> **Given exercise**
Write out the whole listing word for word.

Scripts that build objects
---

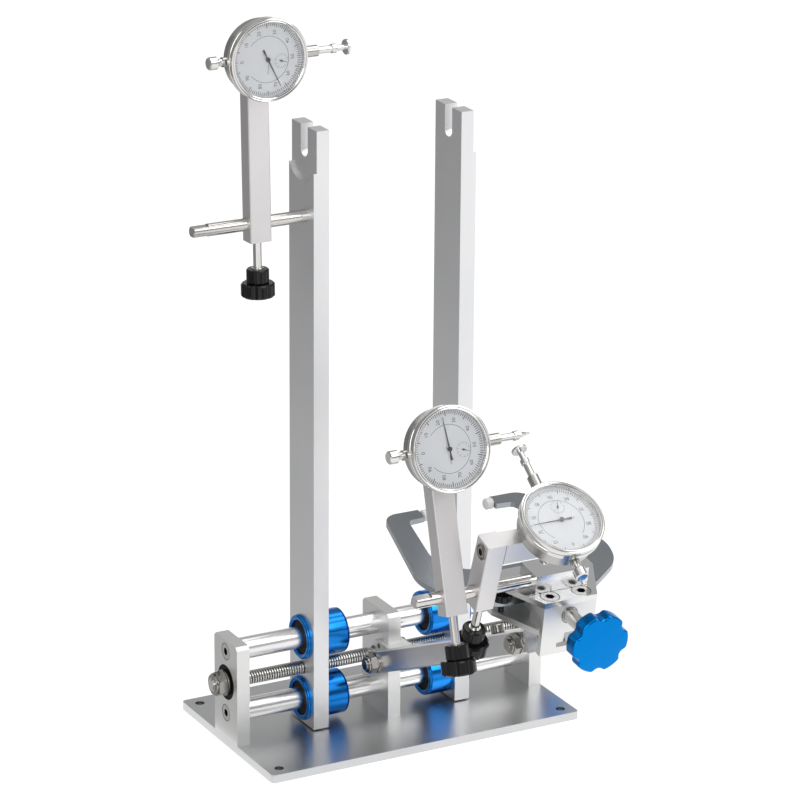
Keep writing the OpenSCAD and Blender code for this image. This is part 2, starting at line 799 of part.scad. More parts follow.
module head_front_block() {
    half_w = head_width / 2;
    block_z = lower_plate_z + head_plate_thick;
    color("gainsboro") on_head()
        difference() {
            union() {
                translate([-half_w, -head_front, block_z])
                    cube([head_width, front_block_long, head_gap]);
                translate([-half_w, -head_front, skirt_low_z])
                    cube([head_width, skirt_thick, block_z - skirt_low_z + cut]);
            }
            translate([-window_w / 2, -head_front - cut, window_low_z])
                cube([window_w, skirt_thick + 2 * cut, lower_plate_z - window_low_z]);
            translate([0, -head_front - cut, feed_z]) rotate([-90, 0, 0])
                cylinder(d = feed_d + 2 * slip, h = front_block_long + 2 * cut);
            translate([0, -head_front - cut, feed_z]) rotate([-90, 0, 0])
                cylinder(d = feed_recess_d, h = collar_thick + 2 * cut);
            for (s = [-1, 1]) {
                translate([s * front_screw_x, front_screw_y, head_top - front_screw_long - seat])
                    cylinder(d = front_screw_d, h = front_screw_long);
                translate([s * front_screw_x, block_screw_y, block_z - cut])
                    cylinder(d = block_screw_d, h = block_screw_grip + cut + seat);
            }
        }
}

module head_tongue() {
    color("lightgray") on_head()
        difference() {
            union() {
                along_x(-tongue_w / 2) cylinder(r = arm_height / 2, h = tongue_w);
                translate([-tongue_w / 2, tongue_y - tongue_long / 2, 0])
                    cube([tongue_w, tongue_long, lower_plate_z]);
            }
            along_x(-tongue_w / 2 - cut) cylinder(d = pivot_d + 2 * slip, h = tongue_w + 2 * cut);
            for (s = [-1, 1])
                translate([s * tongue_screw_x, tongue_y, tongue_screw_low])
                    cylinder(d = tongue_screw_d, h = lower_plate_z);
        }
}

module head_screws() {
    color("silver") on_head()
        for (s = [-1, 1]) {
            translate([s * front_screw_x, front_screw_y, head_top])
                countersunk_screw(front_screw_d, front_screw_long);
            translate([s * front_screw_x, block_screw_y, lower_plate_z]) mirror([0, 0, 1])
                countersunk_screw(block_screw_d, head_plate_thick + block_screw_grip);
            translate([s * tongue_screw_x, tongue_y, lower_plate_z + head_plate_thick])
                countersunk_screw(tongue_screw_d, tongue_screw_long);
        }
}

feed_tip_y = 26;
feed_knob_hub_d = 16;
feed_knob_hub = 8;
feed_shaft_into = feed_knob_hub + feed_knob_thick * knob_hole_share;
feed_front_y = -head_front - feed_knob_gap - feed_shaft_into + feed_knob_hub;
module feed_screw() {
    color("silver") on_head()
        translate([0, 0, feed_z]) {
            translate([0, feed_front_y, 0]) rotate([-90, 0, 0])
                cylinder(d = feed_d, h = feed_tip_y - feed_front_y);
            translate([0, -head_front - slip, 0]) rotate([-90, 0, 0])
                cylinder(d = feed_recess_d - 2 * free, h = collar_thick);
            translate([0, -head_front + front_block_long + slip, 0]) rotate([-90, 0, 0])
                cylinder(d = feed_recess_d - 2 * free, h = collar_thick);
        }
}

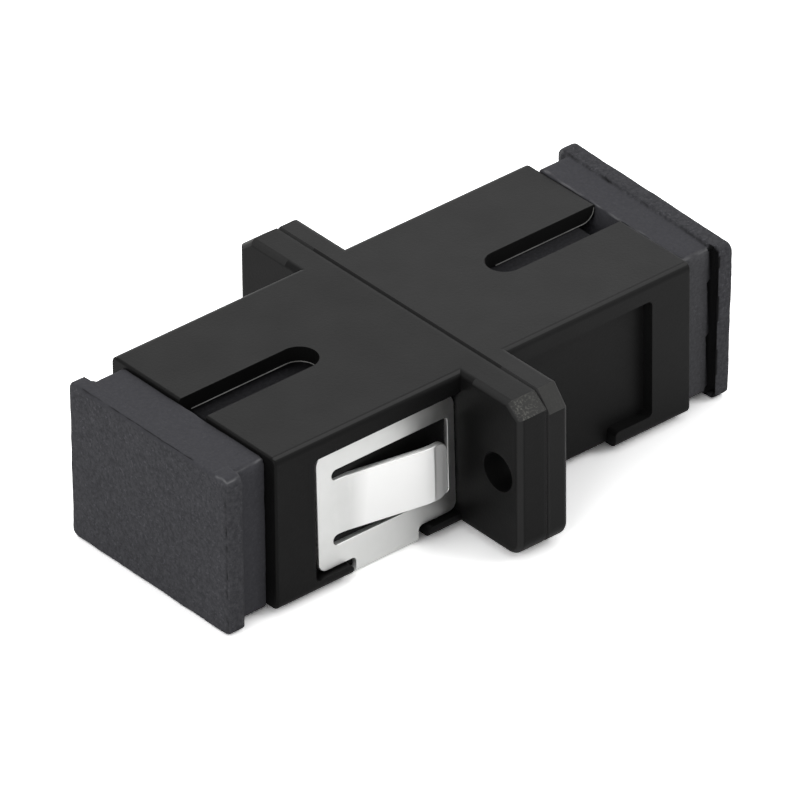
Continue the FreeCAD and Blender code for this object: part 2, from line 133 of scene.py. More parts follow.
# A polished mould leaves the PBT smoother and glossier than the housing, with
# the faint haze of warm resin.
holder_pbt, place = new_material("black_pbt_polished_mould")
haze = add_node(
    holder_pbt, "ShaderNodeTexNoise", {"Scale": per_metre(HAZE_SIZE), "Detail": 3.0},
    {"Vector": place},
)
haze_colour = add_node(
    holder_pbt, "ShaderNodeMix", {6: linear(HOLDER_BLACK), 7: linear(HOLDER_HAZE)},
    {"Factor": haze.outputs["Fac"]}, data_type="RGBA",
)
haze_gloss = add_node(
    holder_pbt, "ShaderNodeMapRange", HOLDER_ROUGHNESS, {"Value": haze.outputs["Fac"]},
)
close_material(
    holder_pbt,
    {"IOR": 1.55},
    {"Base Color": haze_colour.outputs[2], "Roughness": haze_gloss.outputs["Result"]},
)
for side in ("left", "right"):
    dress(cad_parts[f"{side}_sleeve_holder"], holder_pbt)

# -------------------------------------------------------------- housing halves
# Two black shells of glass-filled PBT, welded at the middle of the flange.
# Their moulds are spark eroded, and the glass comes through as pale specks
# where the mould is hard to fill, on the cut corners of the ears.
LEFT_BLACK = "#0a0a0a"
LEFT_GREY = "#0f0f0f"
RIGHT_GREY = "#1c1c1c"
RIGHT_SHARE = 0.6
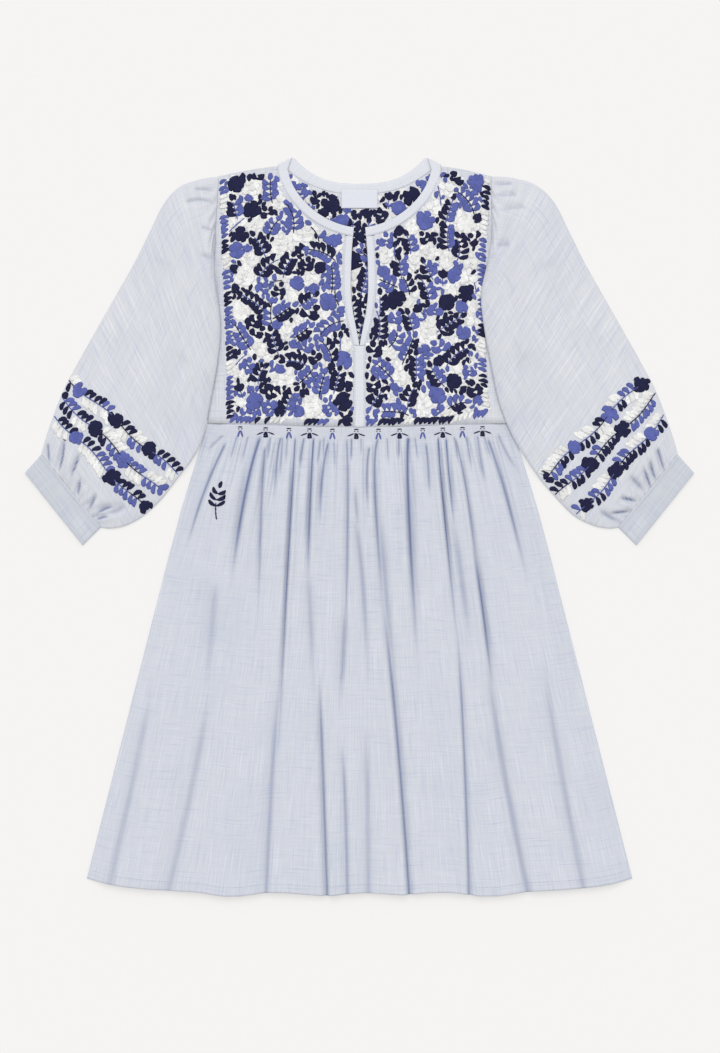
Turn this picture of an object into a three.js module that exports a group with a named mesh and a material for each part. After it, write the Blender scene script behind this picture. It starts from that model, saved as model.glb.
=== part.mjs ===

---

> **Exercise answer**
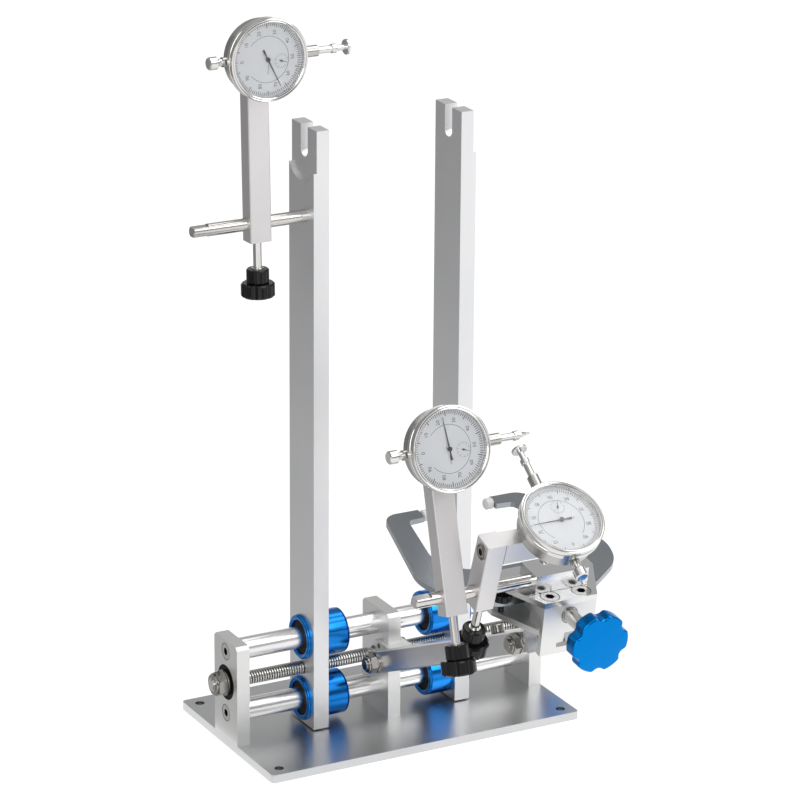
Keep writing the OpenSCAD and Blender code for this image. This is part 2, starting at line 799 of part.scad. More parts follow.
module head_front_block() {
    half_w = head_width / 2;
    block_z = lower_plate_z + head_plate_thick;
    color("gainsboro") on_head()
        difference() {
            union() {
                translate([-half_w, -head_front, block_z])
                    cube([head_width, front_block_long, head_gap]);
                translate([-half_w, -head_front, skirt_low_z])
                    cube([head_width, skirt_thick, block_z - skirt_low_z + cut]);
            }
            translate([-window_w / 2, -head_front - cut, window_low_z])
                cube([window_w, skirt_thick + 2 * cut, lower_plate_z - window_low_z]);
            translate([0, -head_front - cut, feed_z]) rotate([-90, 0, 0])
                cylinder(d = feed_d + 2 * slip, h = front_block_long + 2 * cut);
            translate([0, -head_front - cut, feed_z]) rotate([-90, 0, 0])
                cylinder(d = feed_recess_d, h = collar_thick + 2 * cut);
            for (s = [-1, 1]) {
                translate([s * front_screw_x, front_screw_y, head_top - front_screw_long - seat])
                    cylinder(d = front_screw_d, h = front_screw_long);
                translate([s * front_screw_x, block_screw_y, block_z - cut])
                    cylinder(d = block_screw_d, h = block_screw_grip + cut + seat);
            }
        }
}

module head_tongue() {
    color("lightgray") on_head()
        difference() {
            union() {
                along_x(-tongue_w / 2) cylinder(r = arm_height / 2, h = tongue_w);
                translate([-tongue_w / 2, tongue_y - tongue_long / 2, 0])
                    cube([tongue_w, tongue_long, lower_plate_z]);
            }
            along_x(-tongue_w / 2 - cut) cylinder(d = pivot_d + 2 * slip, h = tongue_w + 2 * cut);
            for (s = [-1, 1])
                translate([s * tongue_screw_x, tongue_y, tongue_screw_low])
                    cylinder(d = tongue_screw_d, h = lower_plate_z);
        }
}

module head_screws() {
    color("silver") on_head()
        for (s = [-1, 1]) {
            translate([s * front_screw_x, front_screw_y, head_top])
                countersunk_screw(front_screw_d, front_screw_long);
            translate([s * front_screw_x, block_screw_y, lower_plate_z]) mirror([0, 0, 1])
                countersunk_screw(block_screw_d, head_plate_thick + block_screw_grip);
            translate([s * tongue_screw_x, tongue_y, lower_plate_z + head_plate_thick])
                countersunk_screw(tongue_screw_d, tongue_screw_long);
        }
}

feed_tip_y = 26;
feed_knob_hub_d = 16;
feed_knob_hub = 8;
feed_shaft_into = feed_knob_hub + feed_knob_thick * knob_hole_share;
feed_front_y = -head_front - feed_knob_gap - feed_shaft_into + feed_knob_hub;
module feed_screw() {
    color("silver") on_head()
        translate([0, 0, feed_z]) {
            translate([0, feed_front_y, 0]) rotate([-90, 0, 0])
                cylinder(d = feed_d, h = feed_tip_y - feed_front_y);
            translate([0, -head_front - slip, 0]) rotate([-90, 0, 0])
                cylinder(d = feed_recess_d - 2 * free, h = collar_thick);
            translate([0, -head_front + front_block_long + slip, 0]) rotate([-90, 0, 0])
                cylinder(d = feed_recess_d - 2 * free, h = collar_thick);
        }
}

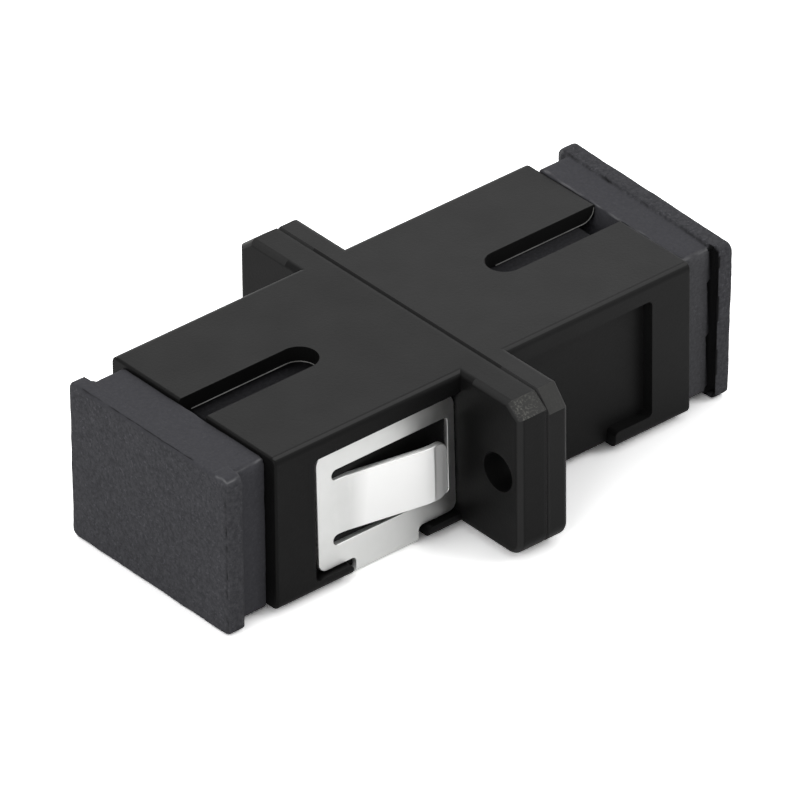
Continue the FreeCAD and Blender code for this object: part 2, from line 133 of scene.py. More parts follow.
# A polished mould leaves the PBT smoother and glossier than the housing, with
# the faint haze of warm resin.
holder_pbt, place = new_material("black_pbt_polished_mould")
haze = add_node(
    holder_pbt, "ShaderNodeTexNoise", {"Scale": per_metre(HAZE_SIZE), "Detail": 3.0},
    {"Vector": place},
)
haze_colour = add_node(
    holder_pbt, "ShaderNodeMix", {6: linear(HOLDER_BLACK), 7: linear(HOLDER_HAZE)},
    {"Factor": haze.outputs["Fac"]}, data_type="RGBA",
)
haze_gloss = add_node(
    holder_pbt, "ShaderNodeMapRange", HOLDER_ROUGHNESS, {"Value": haze.outputs["Fac"]},
)
close_material(
    holder_pbt,
    {"IOR": 1.55},
    {"Base Color": haze_colour.outputs[2], "Roughness": haze_gloss.outputs["Result"]},
)
for side in ("left", "right"):
    dress(cad_parts[f"{side}_sleeve_holder"], holder_pbt)

# -------------------------------------------------------------- housing halves
# Two black shells of glass-filled PBT, welded at the middle of the flange.
# Their moulds are spark eroded, and the glass comes through as pale specks
# where the mould is hard to fill, on the cut corners of the ears.
LEFT_BLACK = "#0a0a0a"
LEFT_GREY = "#0f0f0f"
RIGHT_GREY = "#1c1c1c"
RIGHT_SHARE = 0.6
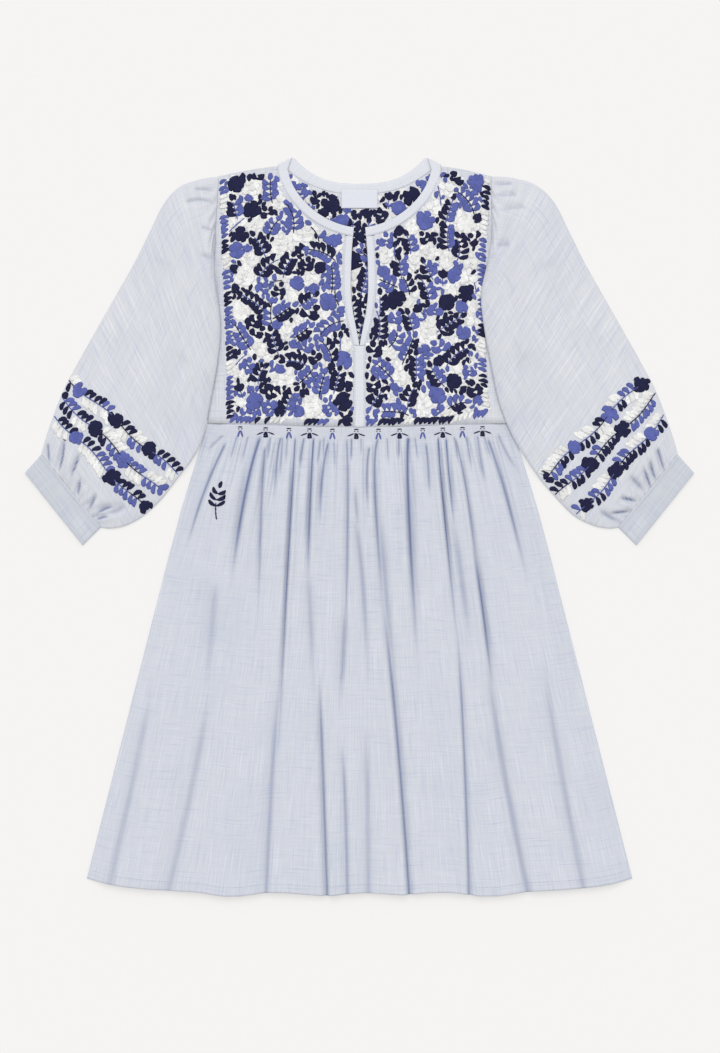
Turn this picture of an object into a three.js module that exports a group with a named mesh and a material for each part. After it, write the Blender scene script behind this picture. It starts from that model, saved as model.glb.
=== part.mjs ===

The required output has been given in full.